Written task: Repeat only the lines running from the beginning of the material through the line that contains "wasm.setup();".

Records from a data collection
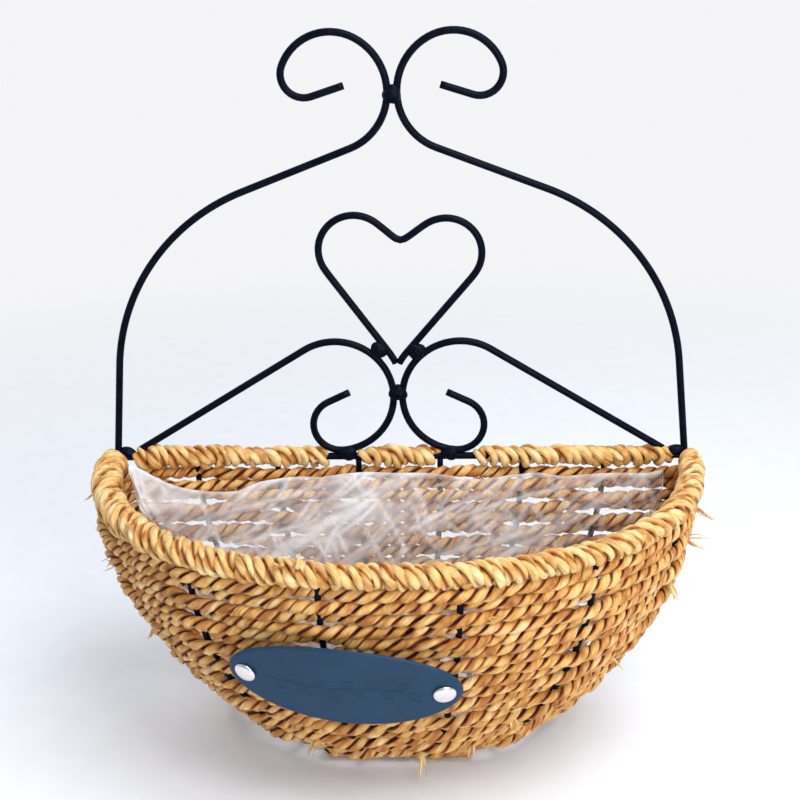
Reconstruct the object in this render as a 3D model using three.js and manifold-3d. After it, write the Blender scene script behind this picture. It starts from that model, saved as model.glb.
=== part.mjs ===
// Half-round wall basket: a black wire frame with a heart, woven with twisted seagrass rope,
// holding a lift-out film liner, with a riveted oval plaque on its front.
// Lengths are in millimetres. +Z is up, the wall is on the +Y side and the front faces -Y.
// The origin is the point where the basket hangs on its hook, in the crotch under the neck weld.
// The model is made with the rim's ring in the plane z = 0, then lowered by HANG_HEIGHT.
import * as THREE from "three";
import { mergeVertices } from "three/addons/utils/BufferGeometryUtils.js";
import Module from "manifold-3d";

const wasm = await Module();
wasm.setup();

// ---------------------------------------------------------------- driving dimensions
const RIM_HALF_WIDTH = 146; // centre of the rim's ring to the middle of the basket
const RIM_DEPTH = 135.5; // centre of the ring to the back panel
const RIM_POWER = 2.23; // 2 is an ellipse; a little more makes the shoulders fuller
const BOWL_HEIGHT = 130;
const BOWL_TAPER = 0.45; // share of its width that the bowl loses between rim and base
const HANG_HEIGHT = 169; // hanging point above the rim
const FRAME_WIRE = 3.6; // diameters
const RIB_WIRE = 3;
const ROPE = 5.8;
const GAP = 0.3; // kept between pieces that touch

// ---------------------------------------------------------------- weave
const RIB_ANGLES = [-64.3, -38.6, -12.9, 12.9, 38.6, 64.3].map(THREE.MathUtils.degToRad);
const RIB_BACK_SPACING = 41.7; // between the ribs where they meet the back rail
const COURSES = 18;
const FIRST_COURSE_Z = -10.8;
const LAST_COURSE_Z = -124;
const COURSE_SPREAD = 0.08; // the courses lie this share closer than even at the rim
const WEAVE = (ROPE + RIB_WIRE) / 2 + 0.5; // how far a rope swings to each side of the ribs
const CORNER_RADIUS = 9; // of a rope where it turns the corner into the back panel
const BASE_ROWS = 6;
const FIRST_ROW_Y = -13.5;
const ROW_PITCH = 10.2;
const ROW_END_MARGIN = 9;

// ---------------------------------------------------------------- frame
const RAIL_Z = -1.5;
const RAIL_HALF_LENGTH = 147.5;
const RING_START_Y = -(FRAME_WIRE / 2 + GAP);
const RIM_BINDING_RADIUS = 5.8;
const RAIL_BINDING_RADIUS = 4.8;
const HEART_LEAN = THREE.MathUtils.degToRad(-2.3); // the heart leans a little to the right
const HEART_END_LIFT = 1.2; // rounds the heart's notch and seats its point on the centre weld
const WELD_DEPTH = FRAME_WIRE * 0.8;

// A rod is a start point, a heading in degrees and a list of [length, turn in degrees] runs.
const ARCH_ROD = {
  start: [144.35, 1.2],
  heading: 95.7,
  runs: [
    [47.5, 0],
    [115.2, 63.3],
    [56.6, 0],
    [63.9, -130.9],
    [40.5, -95.6],
    [24.4, -130.2],
    [16, 0],
  ],
};
const SCROLL_ROD = {
  start: [133.3, 2.3],
  heading: 148.5,
  runs: [
    [101.9, 0],
    [103.4, 205.2],
    [38.2, 161],
    [12, 0],
  ],
};
const HEART_HALF = {
  start: [0, 47.3],
  heading: 52.25,
  runs: [
    [59.1, 0],
    [51.1, 166.1],
    [14.4, 0],
  ],
};

// ---------------------------------------------------------------- plaque
const PLAQUE_LENGTH = 104;
const PLAQUE_HEIGHT = 50;
const PLAQUE_THICKNESS = 1.6;
const PLAQUE_BEND_RADIUS = 260;
const PLAQUE_STANDOFF = WEAVE + ROPE / 2 + 4; // from the ribs' surface to the plaque's back
const PLAQUE_STEPS = 16;
const PLAQUE_BLUNTNESS = 0.97; // the oval's ends are cut this share of the way to its tips
const RIVET_CAP_RADIUS = 5.1;
const RIVET_CAP_HEIGHT = 2.2;
const RIVET_SHANK_RADIUS = 0.8;
const RIVET_CAP_RIM = 0.5; // straight edge of the cap below its dome
const RIVET_CAP_LIFT = 0.9; // the bent plate keeps the flat cap this far from its surface
const RIVET_HEAD_RADIUS = 1.6;
const RIVET_HEAD_THICKNESS = 0.4;
const RIVET_HOLE_RADIUS = 1.3;
const TURNED_SIDES = 12;
const DOME_STEPS = 4;
const WASHER_RADIUS = 4;
const WASHER_THICKNESS = 0.8;
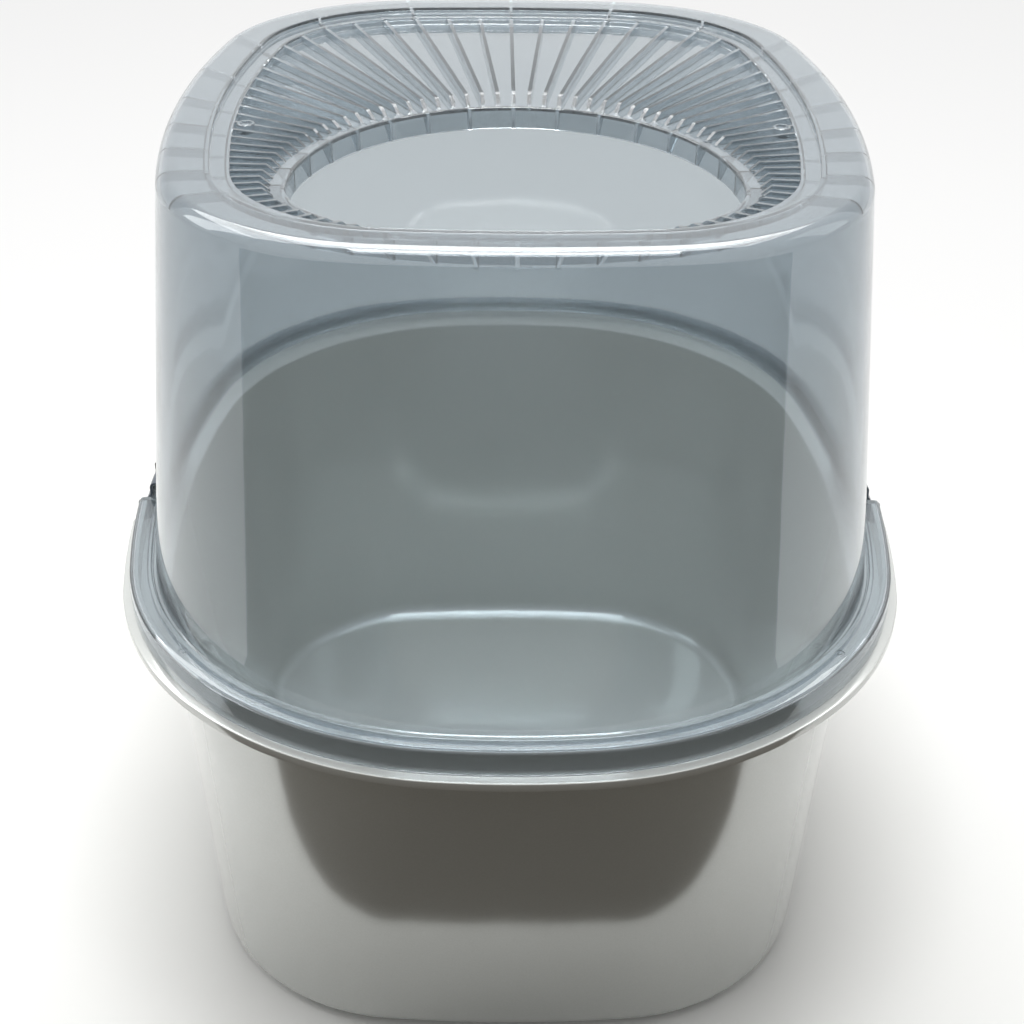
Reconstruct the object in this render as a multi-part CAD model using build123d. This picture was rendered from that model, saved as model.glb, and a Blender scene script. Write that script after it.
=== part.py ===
"""Top entry litter box: an open pan, a clear hood with an entry hole in its top, and two side clips.

Frame: millimetres, +Z up, origin at the centre of the pan's base. The front faces -Y.
Every plan outline is an oval of eight tangent arcs. Where a height is called "low", "top" or
"floor", it is measured up from the surface that the pan stands on.

The feature that sets this hood apart is its top: upstanding ribs fan out from one line over
the entry hole, and every third one is carried on by gussets under the rim, beside the
hole's collar and inside the flange.
"""

import os
from dataclasses import dataclass
from math import cos, pi, radians, sin, sqrt, tan

from build123d import *


# ---------------------------------------------------------------- driving dimensions

# every outline: the angle that half of its front flat, and half of its side flat, turns through
FRONT_TURN = 5.2
SIDE_TURN = 9.6

# flange: the widest part of the hood, a flat ring round its foot with a skirt turned down
FLANGE_HALF_WIDTH = 204.8
FLANGE_HALF_DEPTH = 249.6
FLANGE_CORNER_R = 179.0
FLANGE_TOP = 234.8
FLANGE_EDGE_R = 4.0
SKIRT_HEIGHT = 14.2
RING_WIDTH = 11.6
RING_STEP = 3.3

# hood wall: from its root on the flange up to the shoulder, with tighter corners at the top
HOOD_HEIGHT = 213.6
HOOD_WALL = 2.3
ROOT_INSET = 13.7
ROOT_BEAD = 1.4
ROOT_BEAD_HEIGHT = 1.2
TOP_SIDE_LEAN = 23.0
TOP_END_LEAN = 31.6
TOP_CORNER_R = 109.0
SHOULDER_R = 7.3

# hood top: a raised rim, a ledge one step below it, and a plate one step below the ledge
RIM_WIDTH = 23.2
RIM_CORNER_R = 88.1
LEDGE_STEP = 3.5
LEDGE_WIDTH = 9.0
PLATE_STEP = 4.2

# entry hole: two half ellipses that meet at its widest line, with a collar round it
HOLE_HALF_WIDTH = 102.4
HOLE_WIDEST_Y = -107.1
HOLE_BACK = 116.1
HOLE_FRONT = 65.7
COLLAR_DEPTH = 11.3

# rib fan: upright ribs on the plate, all pointing at one line, between ledge and collar
RIB_COUNT = 90
RIB_FOCUS_Y = -95.6
RIB_THICK = 2.0
RIB_DROP = 0.3
RIB_SLOPE = 4.5
COLLAR_RING_SIDE = 6.5
COLLAR_RING_BACK = 6.0
COLLAR_RING_FRONT = 1.5
GUSSET_EVERY = 3
GUSSET_THICK = 1.8
COLLAR_GUSSET = 9.0

# pan: drafted wall, flat ledge that the skirt sits on, upstand inside the skirt, lip outside it
PAN_WALL = 2.5
PAN_INSET = 17.1
FOOT_SIDE_LEAN = 13.7
FOOT_END_LEAN = 33.6
FOOT_CORNER_R = 110.6
FOOT_HEIGHT = 16.0
FOOT_DRAFT = 6.0
FOOT_ROUND = 12.3
PAN_FLOOR = 3.6
FOOT_RECESS = 1.0
FOOT_WIDTH = 9.0
LEDGE_THICK = 2.4
LIP_PROUD = 4.4
LIP_HEIGHT = 4.7
LIP_EDGE = 1.0
UPSTAND_THICK = 2.4

# fits between the pan and the hood
SEAT_GAP = 0.3
UPSTAND_GAP = 0.5

# side clips, in recesses of the flange and the lip
CLIP_LENGTH = 60.0
CLIP_WALL = 1.3
CLIP_ARM = 1.8
CLIP_END_GAP = 2.0
CLIP_AXIS_INSET = 10.4
CLIP_AXIS_HEIGHT = 4.2
CLIP_ROD_R = 1.9
CLIP_ROD_SHORT = 1.0
CLIP_RUNNING_GAP = 0.3
CLIP_WRAP = 215.0
CLIP_FLARE_START = 3.6
CLIP_FLARE_HEIGHT = 2.4
CLIP_BEAD = 1.2
CLIP_BEAD_HEIGHT = 2.2
CLIP_BEAD_GAP = 0.3
CLIP_TAB = 4.0
CLIP_TAB_HEIGHT = 5.0
RECESS_DEPTH = 8.8
CATCH_OVERHANG = 0.5
LUG_LENGTH = 4.0
LUG_PITCH = 30.0
LUG_GAP = 0.5

# how finely long walls and rounded edges are divided into straight bands
WALL_BANDS = 9
ROUND_STEPS = 4
EDGE_STEPS = 3

# how far a cutting block reaches past what it cuts
CUT_PAST = 1.0


# ---------------------------------------------------------------- outlines

@dataclass(frozen=True)
class Oval:
    """Eight tangent arcs: slightly curved flats at front, back and sides, and four round corners.

    The flats turn through the same angles on every oval, so a wall between two ovals has its
    straight lines along the tangent points and can be unrolled flat.
    """

    half_width: float
    half_depth: float
    corner_r: float

    def inset(self, d):
        """The parallel oval, d inside this one."""
        return Oval(self.half_width - d, self.half_depth - d, self.corner_r - d)

    def between(self, other, t):
        """The oval a share t of the way to another one."""
        mine = (self.half_width, self.half_depth, self.corner_r)
        theirs = (other.half_width, other.half_depth, other.corner_r)
        return Oval(*(m + (o - m) * t for m, o in zip(mine, theirs)))

    def reaches(self):
        """Distances of the corner centre from the front flat's centre and the side flat's."""
        width = self.half_width - self.corner_r
        depth = self.half_depth - self.corner_r
        sf, cf = sin(radians(FRONT_TURN)), 1 - cos(radians(FRONT_TURN))
        ss, cs = sin(radians(SIDE_TURN)), 1 - cos(radians(SIDE_TURN))
        whole = sf * ss - cf * cs
        return (width * ss - depth * cs) / whole, (depth * sf - width * cf) / whole

    def face(self, z=0.0):
        """The flat face inside the outline, at height z."""
        from_front, from_side = self.reaches()
        cx = from_front * sin(radians(FRONT_TURN))
        cy = from_side * sin(radians(SIDE_TURN))
        back_y = cy - from_front * cos(radians(FRONT_TURN))
        side_x = cx - from_side * cos(radians(SIDE_TURN))
        front_r = from_front + self.corner_r
        side_r = from_side + self.corner_r
        turn = 90 - FRONT_TURN - SIDE_TURN
        arcs = [
            CenterArc((side_x, 0), side_r, -SIDE_TURN, 2 * SIDE_TURN),
            CenterArc((cx, cy), self.corner_r, SIDE_TURN, turn),
            CenterArc((0, back_y), front_r, 90 - FRONT_TURN, 2 * FRONT_TURN),
            CenterArc((-cx, cy), self.corner_r, 90 + FRONT_TURN, turn),
            CenterArc((-side_x, 0), side_r, 180 - SIDE_TURN, 2 * SIDE_TURN),
            CenterArc((-cx, -cy), self.corner_r, 180 + SIDE_TURN, turn),
            CenterArc((0, -back_y), front_r, 270 - FRONT_TURN, 2 * FRONT_TURN),
            CenterArc((cx, -cy), self.corner_r, 270 + FRONT_TURN, turn),
        ]
        return Pos(0, 0, z) * make_face(Wire(arcs))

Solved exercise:
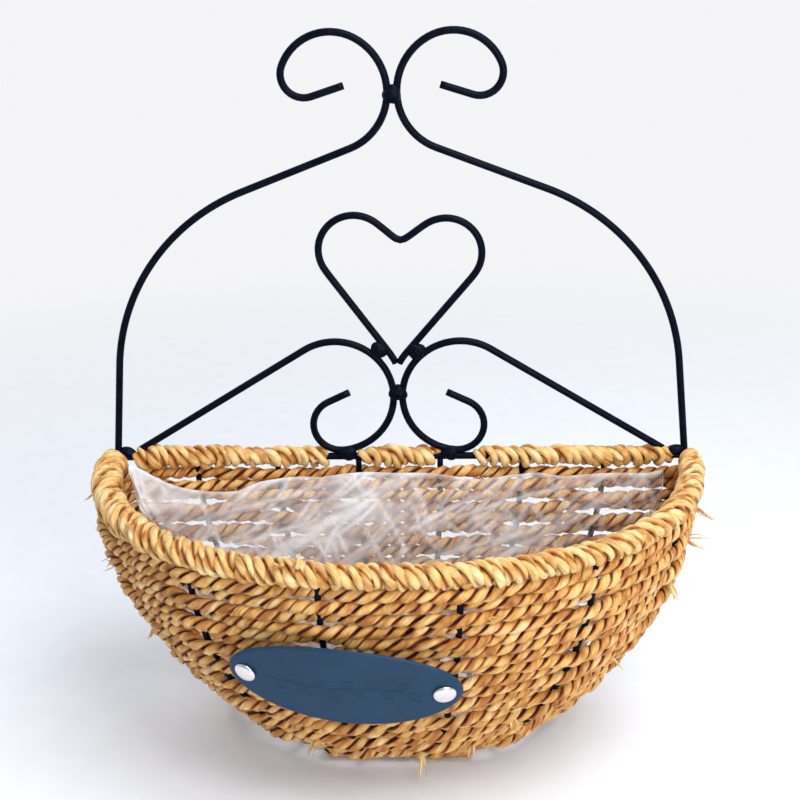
Reconstruct the object in this render as a 3D model using three.js and manifold-3d. After it, write the Blender scene script behind this picture. It starts from that model, saved as model.glb.
=== part.mjs ===
// Half-round wall basket: a black wire frame with a heart, woven with twisted seagrass rope,
// holding a lift-out film liner, with a riveted oval plaque on its front.
// Lengths are in millimetres. +Z is up, the wall is on the +Y side and the front faces -Y.
// The origin is the point where the basket hangs on its hook, in the crotch under the neck weld.
// The model is made with the rim's ring in the plane z = 0, then lowered by HANG_HEIGHT.
import * as THREE from "three";
import { mergeVertices } from "three/addons/utils/BufferGeometryUtils.js";
import Module from "manifold-3d";

const wasm = await Module();
wasm.setup();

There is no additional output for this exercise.